He didn’t respond when I sent the message, I’m sad and lonely. I think I’ll go sit under the stars. So I decided to go out dancing instead.
Dancing is the best remedy for sad and lonely. Who needs him anyway! There were plenty of cute young guys at the club willing to give me their attention.
I especially enjoyed the one with the brown skin and sweet smile. The one who looked me straight in the eyes each time we danced. He was beautiful and happy. And gay. But who cares. I wasn’t looking for a date. I did like the attention. It seems even the young pretty straight girls prefer to dance with me over their boyfriends. What can I say? I’ve got it going on on the dance floor! The only problem is, their boyfriends get mad at them.
Trevor was there. We’re a good match. Few can keep up with our frenetic pace and fancy footwork under the blaring funk music and flashing lights. He said he was glad I came. It was nice to hear that. I like to feel appreciated. Some day, or night, the right guy will come along, who does just that…appreciates me and puts the action behind it.
Chalk it up to another awesome dance party Friday night!
I better not leave without mentioning Ashed. He approached me on the dance floor and asked me to step outside so he could tell me something. What the hell, the bouncer was standing right there and we were on the main drag where all the nightlife is. He told me I was gorgeous. He was young, like the others. He wanted me to take a walk with him but I declined. He seemed confused as to why I wouldn’t go along. I excused myself and told him it was nice to meet him. He never came back inside. A little stroke for my ego, then back to dancing with Trevor.

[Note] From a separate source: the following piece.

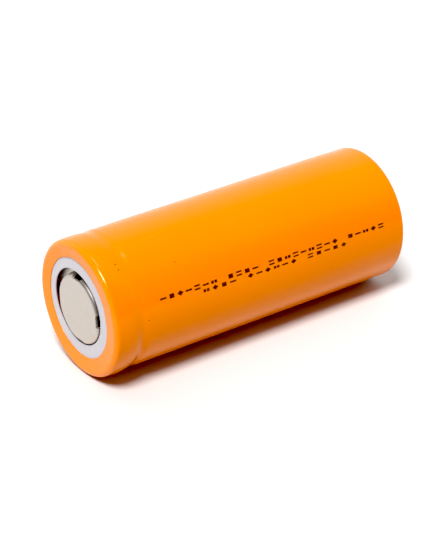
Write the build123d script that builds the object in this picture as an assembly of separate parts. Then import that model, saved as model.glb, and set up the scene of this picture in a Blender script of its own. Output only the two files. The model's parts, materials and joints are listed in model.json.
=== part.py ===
from build123d import *
import os
from math import acos, ceil, cos, floor, hypot, pi, radians, sin, tan

# Cylindrical lithium iron phosphate cell, 26 mm class, 65 mm long, lying on its side.
# Frame: cell axis along Y, positive terminal facing -Y, +Z up, origin at the centre of the cell.
# Each piece is drawn upright (axis Z, positive end up) and laid down when it is written.
# Places along the axis are depths below the edge of the sleeve's front (positive) opening.
# A piece's "top" is its end nearer the positive terminal, its "bottom" the end nearer the rear.
# Only the button and the crest of the crimped end have negative depths.

# ---- shared dimensions -----------------------------------------------------
length = 65.40            # from the edge of the front opening to the rear of the sleeve
button_top = -0.30        # face of the button, level with the crest of the crimped end
overall = length - button_top
front_opening_radius = 9.52   # opening of the sleeve over the positive end
crimp_slope = 0.119       # rise of the crimped end per mm of radius, from opening to crest
overcut = 1.0             # how far a cutter runs past the face it breaks through


# ---- helpers ---------------------------------------------------------------
def height(depth):
    """Z of a depth while the cell stands upright."""
    return overall / 2 + button_top - depth


def crimped(radius, depth):
    """Depth at a radius of a crimped face that lies at the given depth at the opening."""
    return depth - crimp_slope * (radius - front_opening_radius)


def profile_face(corners):
    """Closed profile in the XZ plane from (radius, depth[, rounding]) corners."""
    points = [Vector(corner[0], 0, height(corner[1])) for corner in corners]
    count = len(points)
    bends = []            # (start, middle of the arc or None, end) at each corner
    for i, point in enumerate(points):
        rounding = corners[i][2] if len(corners[i]) > 2 else 0
        if rounding == 0:
            bends.append((point, None, point))
            continue
        back = (points[i - 1] - point).normalized()
        ahead = (points[(i + 1) % count] - point).normalized()
        half_angle = acos(back.dot(ahead)) / 2
        setback = rounding / tan(half_angle)
        inward = (back + ahead).normalized()
        middle = point + inward * (rounding / sin(half_angle) - rounding)
        bends.append((point + back * setback, middle, point + ahead * setback))
    edges = []
    for i, (start, middle, end) in enumerate(bends):
        if middle is not None:
            edges.append(Edge.make_three_point_arc(start, middle, end))
        next_start = bends[(i + 1) % count][0]
        if (next_start - end).length > 1e-6:   # roundings may meet with no straight between
            edges.append(Edge.make_line(end, next_start))
    return Face(Wire(edges))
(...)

The evening ended with a bit of icing on the cake in the form of a nice close hug from beautiful guy with sweet smile (and soft blue sweater!). I think I can still smell his cologne on my skin (no sweater for me, just a small red sleeveless shirt and sweaty skin underneath). I hope his buddies didn’t get mad at him.
And just think, the alternative was to sit at home alone and feel sorry for myself. And wonder why the new guy never called. And, most likely, write about it.
I think I made the right choice. I like the ending to this story better!